Richard turns to me and says, “I don’t feel passion for you, anymore.”
My heart shrieks, cracks, shatters into tiny pieces and drops and flutters piece by little piece into my stomach.
What Richard has just said, I know, means he doesn’t love me, anymore.
The memory of that moment has come to me as I sit on the patio this morning drinking coffee and watching the bees do their bee business among the hollyhocks.
This sudden recall has followed a night of festering dreams about lost love.
In my revere now on the patio I am once again, lost in memories, back in time with Richard, the man who lived with me for almost five years.
He’s a handsome, younger man who dotes on me. Our relationship is hot and passionate.
However, the past two weeks have felt odd to me. Something is wrong but I am not sure what it is.
And now, Richard is telling me his passion for me has gone. It sounds as though The Passion, as a separate entity, has abruptly stood up and rushed out the door; never bothered to say it’s thinking of leaving or of saying good-bye, it’s just taken off and hiked over the foot hills and down to the sea.
I cry and sob.
Richard sits cold as marble beside me as I do some frenzied weeping.
I’m trying to take his words in. Nothing is making sense.
After an hour of crying and babbling, give or take, I turn to Richard and say, “Pack your things. You’re outta’ here.”
“Whaat?!” he says.
I help him pack. He’s numb with disbelief. Surely, I can’t mean it. I can’t just callously toss him out like this, he says.
I do mean it and I can.
“Can’t I stay here for a month or two while I look for a place to live?” he asks.
“No,” I say.
(‘Stay?’ I think, ‘and put myself through the torture of his presence? I think not!’)
I have the man I love packed and out of my house in an hour.
I allow Richard to come back a week later where he spends the day gathering up and removing all his things from my home. I make sure I’m not there. Why would I ask to be tortured more by the sight of him totally dismantling and leaving the life we had together?
Several weeks after I have quickly packed Richard off into the night, I’m in my living-room lying on my blue and yellow couch, all weak and sallow, pulling idly on strands of my hair while thinking of my loss.
The phone rings. It’s “W.” He says, “Do you know who Richard is with?”
No. I don’t.
“He’s with my wife!” “W” shouts with a wail. “He ran off with my wife!”
Ahhhh! Now, I get it. The passion didn’t take off by itself, after all. It left with my friend “Mary”!
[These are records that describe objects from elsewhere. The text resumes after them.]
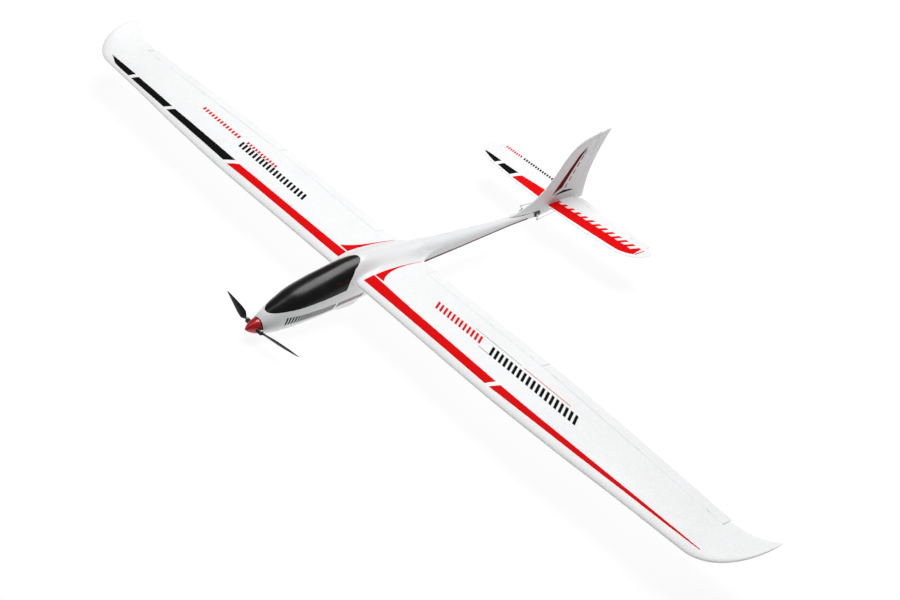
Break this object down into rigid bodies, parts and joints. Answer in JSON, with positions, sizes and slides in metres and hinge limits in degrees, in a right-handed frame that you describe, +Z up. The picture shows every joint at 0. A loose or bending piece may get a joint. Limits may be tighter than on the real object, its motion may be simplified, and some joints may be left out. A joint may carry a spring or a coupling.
{
  "type": "electric rc glider",
  "caption": "Long-winged electric model glider with pod-and-boom fuselage, folding propeller, lift-off canopy, flaps, ailerons, elevator and rudder.",
  "frame": {"origin": "under the middle of the object's box, level with the bottom of the belly skid", "axes": "nose towards -Y, port wing towards +X, +Z up"},
  "size_m": [2.3998, 1.2343, 0.312],
  "materials": {
    "fuselage_plastic": "glossy white moulded plastic",
    "white_foam": "smooth moulded foam",
    "canopy_black": "glossy painted black",
    "red_gloss": "glossy red",
    "carbon_black": "satin moulded carbon-filled nylon",
    "steel": "bright steel",
    "motor_metal": "anodised grey",
    "copper": "enamelled copper and steel laminations",
    "servo_plastic": "black servo case",
    "white_nylon": "moulded nylon",
    "plywood": "thin plywood",
    "battery_wrap": "shrink wrap",
    "controller_wrap": "shrink wrap",
    "receiver_case": "satin",
    "wire_insulation": "silicone insulation"
  },
  "bodies": {
    "airframe": {"fuselage_shell": "fuselage_plastic", "belly_skid": "fuselage_plastic", "motor_firewall": "steel", "motor_stator": "copper", "motor_bearings": "steel", "m3_screws": "steel", "speed_controller": "controller_wrap", "battery_pack": "battery_wrap", "equipment_tray": "plywood", "receiver": "receiver_case", "wiring": "wire_insulation", "seat_magnets": "steel", "wing_joiner": "carbon_black", "wing_left": "white_foam", "wing_right": "white_foam", "servo_covers": "white_nylon", "flap_servo_left": "servo_plastic", "flap_servo_right": "servo_plastic", "aileron_servo_left": "servo_plastic", "aileron_servo_right": "servo_plastic", "elevator_servo": "servo_plastic", "rudder_servo": "servo_plastic", "surface_hinges": "white_nylon", "stabilizer_left": "white_foam", "stabilizer_right": "white_foam", "stabilizer_joiner": "carbon_black"},
    "propeller": {"spinner": "red_gloss", "propeller_hub": "carbon_black", "motor_bell": "motor_metal", "motor_shaft": "steel", "blade_pins": "steel"},
    "blade_left": {"blade_left": "carbon_black"},
    "blade_right": {"blade_right": "carbon_black"},
    "canopy": {"canopy": "canopy_black", "canopy_magnets": "steel"},
    "flap_left": {"flap_left": "white_foam", "flap_horn_left": "white_nylon"},
    "flap_right": {"flap_right": "white_foam", "flap_horn_right": "white_nylon"},
    "aileron_left": {"aileron_left": "white_foam", "aileron_horn_left": "white_nylon"},
    "aileron_right": {"aileron_right": "white_foam", "aileron_horn_right": "white_nylon"},
    "elevator": {"elevator_left": "white_foam", "elevator_right": "white_foam", "elevator_joiner": "steel"},
    "rudder": {"rudder": "white_foam", "rudder_horn": "white_nylon"},
    "flap_arm_left": {"flap_arm_left": "white_nylon"},
    "flap_arm_right": {"flap_arm_right": "white_nylon"},
    "aileron_arm_left": {"aileron_arm_left": "white_nylon"},
    "aileron_arm_right": {"aileron_arm_right": "white_nylon"},
    "elevator_arm": {"elevator_arm": "white_nylon"},
    "rudder_arm": {"rudder_arm": "white_nylon"},
    "flap_rod_left": {"flap_rod_left": "steel"},
    "flap_rod_right": {"flap_rod_right": "steel"},
    "aileron_rod_left": {"aileron_rod_left": "steel"},
    "aileron_rod_right": {"aileron_rod_right": "steel"},
    "elevator_rod": {"elevator_rod": "steel"},
    "rudder_rod": {"rudder_rod": "steel"}
  },
  "joints": [
    {"name": "propeller_spin", "type": "hinge", "parent": "airframe", "child": "propeller", "pos_m": [0, -0.5905, 0.035], "axis": [0, 1, 0], "continuous": true},
    {"name": "blade_fold_left", "type": "hinge", "parent": "propeller", "child": "blade_left", "pos_m": [0.027, -0.5905, 0.035], "axis": [0, 0, 1], "range_deg": [-12.5, 47.5]},
    {"name": "blade_fold_right", "type": "hinge", "parent": "propeller", "child": "blade_right", "pos_m": [-0.027, -0.5905, 0.035], "axis": [0, 0, -1], "range_deg": [-12.5, 47.5]},
    {"name": "canopy_lift", "type": "slide", "parent": "airframe", "child": "canopy", "axis": [0, 0, 1], "range_m": [0, 0.06]},
    {"name": "flap_hinge_left", "type": "hinge", "parent": "airframe", "child": "flap_left", "pos_m": [0.098, -0.1395, 0.11144], "axis": [-1, -0.0049, -0.0072], "range_deg": [0, 45]},
    {"name": "flap_servo_left", "type": "hinge", "parent": "airframe", "child": "flap_arm_left", "pos_m": [0.30043, -0.2255, 0.11177], "axis": [-1, -0.0049, -0.0072], "range_deg": [0, 45]},
    {"name": "flap_rod_pivot_left", "type": "hinge", "parent": "flap_arm_left", "child": "flap_rod_left", "pos_m": [0.30056, -0.2255, 0.09377], "axis": [-1, -0.0049, -0.0072], "range_deg": [-45, 0]},
    {"name": "flap_hinge_right", "type": "hinge", "parent": "airframe", "child": "flap_right", "pos_m": [-0.098, -0.1395, 0.11144], "axis": [-1, 0.0049, 0.0072], "range_deg": [0, 45]},
    {"name": "flap_servo_right", "type": "hinge", "parent": "airframe", "child": "flap_arm_right", "pos_m": [-0.30043, -0.2255, 0.11177], "axis": [-1, 0.0049, 0.0072], "range_deg": [0, 45]},
    {"name": "flap_rod_pivot_right", "type": "hinge", "parent": "flap_arm_right", "child": "flap_rod_right", "pos_m": [-0.30056, -0.2255, 0.09377], "axis": [-1, 0.0049, 0.0072], "range_deg": [-45, 0]},
    {"name": "aileron_hinge_left", "type": "hinge", "parent": "airframe", "child": "aileron_left", "pos_m": [0.504, -0.1375, 0.11437], "axis": [-0.9984, 0.0556, -0.0107], "range_deg": [-25, 25]},
    {"name": "aileron_servo_left", "type": "hinge", "parent": "airframe", "child": "aileron_arm_left", "pos_m": [0.78554, -0.22536, 0.11688], "axis": [-0.9984, 0.0556, -0.0107], "range_deg": [-25, 25]},
    {"name": "aileron_rod_pivot_left", "type": "hinge", "parent": "aileron_arm_left", "child": "aileron_rod_left", "pos_m": [0.78573, -0.22537, 0.09888], "axis": [-0.9984, 0.0556, -0.0107], "range_deg": [-25, 25]},
    {"name": "aileron_hinge_right", "type": "hinge", "parent": "airframe", "child": "aileron_right", "pos_m": [-0.504, -0.1375, 0.11437], "axis": [-0.9984, -0.0556, 0.0107], "range_deg": [-25, 25]},
    {"name": "aileron_servo_right", "type": "hinge", "parent": "airframe", "child": "aileron_arm_right", "pos_m": [-0.78554, -0.22536, 0.11688], "axis": [-0.9984, -0.0556, 0.0107], "range_deg": [-25, 25]},
    {"name": "aileron_rod_pivot_right", "type": "hinge", "parent": "aileron_arm_right", "child": "aileron_rod_right", "pos_m": [-0.78573, -0.22537, 0.09888], "axis": [-0.9984, -0.0556, 0.0107], "range_deg": [-25, 25]},
    {"name": "elevator_hinge", "type": "hinge", "parent": "airframe", "child": "elevator", "pos_m": [0, 0.5355, 0.105], "axis": [-1, 0, 0], "range_deg": [-25, 25]},
    {"name": "elevator_servo_shaft", "type": "hinge", "parent": "airframe", "child": "elevator_arm", "pos_m": [0.0173, 0.3725, 0.093], "axis": [-1, 0, 0], "range_deg": [-25, 25]},
    {"name": "elevator_rod_pivot", "type": "hinge", "parent": "elevator_arm", "child": "elevator_rod", "pos_m": [0.0173, 0.3725, 0.082], "axis": [-1, 0, 0], "range_deg": [-25, 25]},
    {"name": "rudder_hinge", "type": "hinge", "parent": "airframe", "child": "rudder", "pos_m": [0, 0.5445, 0.09], "axis": [0, 0.1139, 0.9935], "range_deg": [-25, 25]},
    {"name": "rudder_servo_shaft", "type": "hinge", "parent": "airframe", "child": "rudder_arm", "pos_m": [-0.007, 0.3335, 0.1086], "axis": [0, 0.1139, 0.9935], "range_deg": [-25, 25]},
    {"name": "rudder_rod_pivot", "type": "hinge", "parent": "rudder_arm", "child": "rudder_rod", "pos_m": [-0.018, 0.3335, 0.1086], "axis": [0, 0.1139, 0.9935], "range_deg": [-25, 25]}
  ],
  "couplings": [
    {"joint": "flap_servo_left", "follows": "flap_hinge_left", "ratio": 1},
    {"joint": "flap_rod_pivot_left", "follows": "flap_hinge_left", "ratio": -1},
    {"joint": "flap_hinge_right", "follows": "flap_hinge_left", "ratio": 1},
    {"joint": "flap_servo_right", "follows": "flap_hinge_left", "ratio": 1},
    {"joint": "flap_rod_pivot_right", "follows": "flap_hinge_left", "ratio": -1},
    {"joint": "aileron_servo_left", "follows": "aileron_hinge_left", "ratio": 1},
    {"joint": "aileron_rod_pivot_left", "follows": "aileron_hinge_left", "ratio": -1},
    {"joint": "aileron_hinge_right", "follows": "aileron_hinge_left", "ratio": -1},
    {"joint": "aileron_servo_right", "follows": "aileron_hinge_left", "ratio": -1},
    {"joint": "aileron_rod_pivot_right", "follows": "aileron_hinge_left", "ratio": 1},
    {"joint": "elevator_servo_shaft", "follows": "elevator_hinge", "ratio": 1},
    {"joint": "elevator_rod_pivot", "follows": "elevator_hinge", "ratio": -1},
    {"joint": "rudder_servo_shaft", "follows": "rudder_hinge", "ratio": 1},
    {"joint": "rudder_rod_pivot", "follows": "rudder_hinge", "ratio": -1}
  ]
}
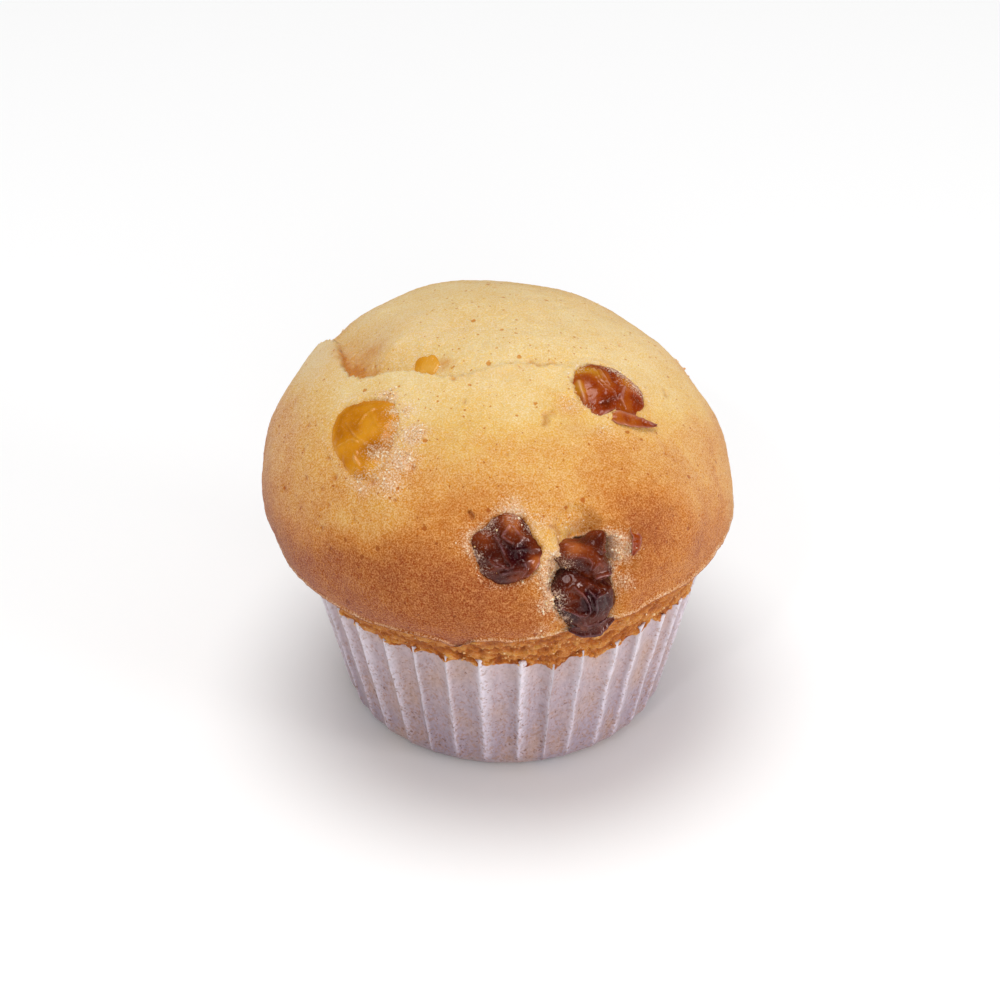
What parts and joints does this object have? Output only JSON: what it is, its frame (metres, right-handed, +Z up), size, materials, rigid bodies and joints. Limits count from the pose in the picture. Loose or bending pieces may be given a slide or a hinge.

I had introduced Richard to my friends “Mary” and “W” just two weeks before Richard’s passion for me had suddenly left.
I’m shocked and horrified now by “W’s” news but I’m also thinking, ‘Thank God I got that man out of my house! What a lot of further emotional agony I avoided.’
“W” tells me that Richard and “Mary” think they are the Lovers of the Century. They have already moved in together and have set up a cozy little condo by the bay.
“But, “Mary” doesn’t like sex,” “W” confides to me. “She had a hysterectomy and now she hates sex. She just pretends.”
Even though I am wallowing drunkenly in my grief, I am clear enough to know that this Great Love can’t last. Richard is a passionate man.
Nine months to the day of “W’s” and my conversation, I learn that The Love of the Century has indeed ended, mean and still born.
A woman friend tells me that Richard has come to see her and asks her if she thinks I will take him back.
“Don’t even ask,” she says she told him. And, she tells me she laughed as she said it.
On the patio, I’m thinking now about that time in my life. I was emotionally smacked unexpectedly and coldly by the man I trusted but, mysteriously I managed to retain my tattered dignity and keep my self respect.
I didn’t, (I reflect,) grovel and beg Richard to love me and I didn’t plead for him to stay with me and ‘work it out.’
Even in my shock and sorrow, some part of me cooly assessed the situation and murmured, ‘There’s something really wrong here. You don’t know what it is, but it doesn’t matter. Humiliating yourself before this man and begging for his love won’t change anything and why would you want a man who no longer wants you? Get rid of him now and prevent even more distress then you currently have.’
And so, I did.
Now that I am single, once again, these many years later, some friends try and convince me to go after men I might fancy.
I say, “No.”
When I meet a man who interests me, I’m willing to do a little Dance and Clap Number in front of him, but if he shows no natural interest in me, I jangle my bracelets, wave good-bye and shut my inner door.
Who wants someone who has to be convinced and fooled into appreciating you?
And who wants someone who has to be forced to stay when Love is gone?
There is always something of interest happening in this world; something fun or absorbing continuously presents itself to us for our enjoyment.
Why do we always think it has to be a man? (Or a woman, as the case may be.)
Life takes it’s natural course. Opportunities and Situations and Relationships begin…run a course… and end.
My advice to anyone who might ask, is to step into in your little Life boat and ride with Life. Enjoy the trip, but don’t suffer beyond the minimum unless you really, really want to.